Pyruvate dehydrogenase phosphatase regulatory subunit is a protein that in humans is encoded by the PDPR gene.

Structure
The complete cDNA of PDPR, which contains 2885 base pairs, has an open reading frame of 2634 nucleotides encoding a putative presequence of 31 amino acid residues and a mature protein of 847. Characteristics of native PDPR include ability to decrease the sensitivity of the catalytic subunit to Mg2+, and reversal of this inhibitory effect by the polyamine spermine. A BLAST search of protein databases revealed that PDPr is distantly related to the mitochondrial flavoprotein dimethylglycine dehydrogenase, which functions in choline degradation.

Function 
The mitochondrial pyruvate dehydrogenase complex (PDC) catalyzes the oxidative decarboxylation of pyruvate, linking glycolysis to the tricarboxylic acid cycle and fatty acid (FA) synthesis.
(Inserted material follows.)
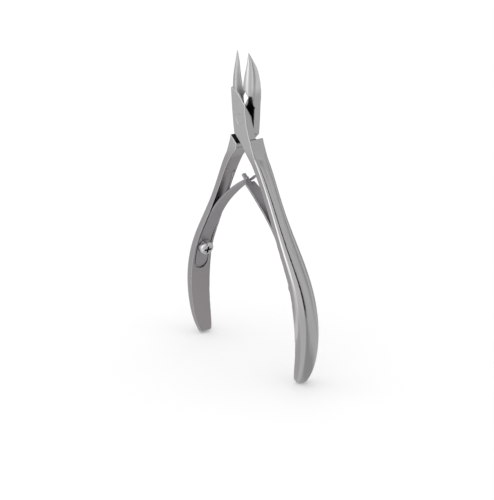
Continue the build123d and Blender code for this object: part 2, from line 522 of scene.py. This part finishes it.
def tent_material():
    """Light that changes round the tool in soft bands."""
    material = bpy.data.materials.new("tent_light")
    material.use_nodes = True
    tree = material.node_tree
    tree.nodes.clear()
    output = tree.nodes.new("ShaderNodeOutputMaterial")
    light = tree.nodes.new("ShaderNodeEmission")
    tree.links.new(light.outputs["Emission"], output.inputs["Surface"])
    parts = object_coordinates(tree)
    angle = combine(tree, "ARCTAN2", parts.outputs["Y"], parts.outputs["X"])
    turn = spread(tree, angle, low=0.0, high=1.0, start=-math.pi, end=math.pi)
    ramp = tree.nodes.new("ShaderNodeValToRGB")
    ramp.color_ramp.interpolation = "EASE"
    stops = ramp.color_ramp.elements
    top = max(shade for _, shade in TENT_BANDS)
    for index, (degrees, shade) in enumerate(TENT_BANDS):
        place = (degrees + 180) / 360
        stop = stops[index] if index < 2 else stops.new(place)
        stop.position = place
        stop.color = (*[shade / top] * 3, 1)
    tree.links.new(turn, ramp.inputs["Fac"])
    fade = spread(tree, parts.outputs["Z"], low=EVEN_SHARE, high=0.0, end=EVEN_HEIGHT)
    even = tree.nodes.new("ShaderNodeMix")
    even.data_type = "RGBA"
    even.inputs["B"].default_value = (*[EVEN_SHADE / top] * 3, 1)
    tree.links.new(fade, even.inputs["Factor"])
    tree.links.new(ramp.outputs["Color"], even.inputs["A"])
    tree.links.new(even.outputs["Result"], light.inputs["Color"])
    light.inputs["Strength"].default_value = top
    return material


# ------------------------------------------------------------------ finished pieces

# points of a CAD mesh closer than this many millimetres are one point
MERGE_WITHIN = 0.0005


def softened_copy(node, step, softening):
    """A finely and evenly meshed copy of a CAD piece, its edges slightly rounded.

    The work is done in millimetres, because in metres Remesh takes no cells as small as these.
    """
    name = node + "_finished"
    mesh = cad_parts[node].data.copy()
    mesh.transform(Matrix.Scale(1 / MM, 4))
    work = bmesh.new()
    work.from_mesh(mesh)
    bmesh.ops.remove_doubles(work, verts=work.verts, dist=MERGE_WITHIN)
    work.to_mesh(mesh)
    work.free()
    piece = link_object(name, mesh)
    surface = link_object(name + "_surface", mesh.copy())
    remesh = piece.modifiers.new("cells", "REMESH")
    remesh.mode = "VOXEL"
    remesh.voxel_size = step
    wrap = piece.modifiers.new("surface", "SHRINKWRAP")
    wrap.target = surface
    if softening:
        relax = piece.modifiers.new("edges", "SMOOTH")
        relax.factor = 0.5
        relax.iterations = softening
    finished = evaluated_mesh(piece, name)
    bpy.data.objects.remove(surface)
    piece.data = finished
    finished.transform(Matrix.Scale(MM, 4))
    finished.materials.clear()
    finished.polygons.foreach_set("use_smooth", [True] * len(finished.polygons))
    return piece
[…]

Knowledge of the mechanisms that regulate PDC activity is important, because PDC inactivation is crucial for glucose conservation when glucose is scarce, whereas adequate PDC activity is required to allow both ATP and FA production from glucose. The mechanisms that control mammalian PDC activity include its phosphorylation (inactivation) by a family of pyruvate dehydrogenase kinases (PDKs 1-4) and its dephosphorylation (activation, reactivation) by the pyruvate dehydrogenase phosphatases (PDPs 1 and 2).

Clinical significance
As PDPR is involved in the regulation of the central metabolic pathway, its participation in disease pathophysiology is likely, but there has been no published research on this thus far.